Draghi is pumping cash into the 18-nation currency bloc in an effort to bolster credit supply and boost inflation (ECCPEMUY) that is running at about a quarter of the ECB’s goal. While his comments today added details on benchmarks for linking liquidity injections to real-economy lending, doubts remain over how well the plan will work.

“One of the key questions we had going into this meeting is whether Draghi would take a tougher line on how the banks use the money” the ECB will offer them, said Marchel Alexandrovich, senior European economist at Jefferies International Ltd. in London. “At first glance, the benchmarks set are not particularly challenging.”

Loan Link

The ECB's Options

Draghi estimated that banks could take up as much as 1 trillion euros ($1.36 trillion) in two initial tenders and a series of quarterly auctions under the targeted longer-term refinancing operations, known as TLTROs.

Details of the program released today showed that banks will be able to access TLTRO funding that they can hold for as long as four years if they maintain or increase the size of their loan portfolio to companies and households. Banks that are deleveraging can get the funding provided they don’t accelerate the reduction in their loan book through April 2015, and keep it stable thereafter.

Draghi said he’s “confident that banks will quickly understand” the details of the program. “It’s also quite attractive,” he said.

ECB Executive Board member Benoit Coeure said policy makers believe that “euro-area banks with strong business models will be able to make full use of the benefits of TLTROs.”

The program is “particularly attractive for banks with a dynamic lending performance,” he said in Berlin today.

Meeting Frequency

In addition, the ECB president announced plans to reduce the frequency of rate meetings and publish a record of the discussions.
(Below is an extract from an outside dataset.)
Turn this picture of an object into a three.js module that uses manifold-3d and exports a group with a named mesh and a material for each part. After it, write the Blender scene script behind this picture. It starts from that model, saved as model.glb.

Starting in January, the central bank will announce monetary policy decisions every six weeks, compared with once a month currently. It will publish minutes, falling in line with the U.S. Federal Reserve and the Bank of Japan.

“Details on the upcoming refinancing operations and changes to the meeting schedule gave some color to an unchanged monetary-policy assessment,” said Jan Von Gerich, a fixed-income strategist at Nordea Bank AB in Helsinki.

The ECB will carefully observe the effects of its latest measures and “it will take some time before the effects will fully unfold,” Governing Council member Jens Weidmann, who also heads Germany’s Bundesbank, said today.

‘Strongly Determined’

Draghi’s press conference started as U.S. data showed an improving labor market in the world’s largest economy. The euro slid half a cent to as low as $1.3596.

In contrast, the single currency barely budged 45 minutes earlier when the ECB left the main refinancing rate at a record low of 0.15 percent and the deposit rate at minus 0.1 percent. The rate decisions were predicted by all economists surveyed by Bloomberg News.

The ECB’s 24-member Governing Council is trying to stop inflation falling too low in an economy still struggling to recover from a debt crisis that threatened to blow the euro apart. Inflation in the bloc held at 0.5 percent in June, compared with the ECB’s goal of just under 2 percent. The rate has been below 1 percent every month since October.

“We are strongly determined to safeguard the firm anchoring of inflation expectations over the medium term,” Draghi said. “The Governing Council is unanimous in its commitment to also using unconventional instruments within its mandate, should it become necessary.”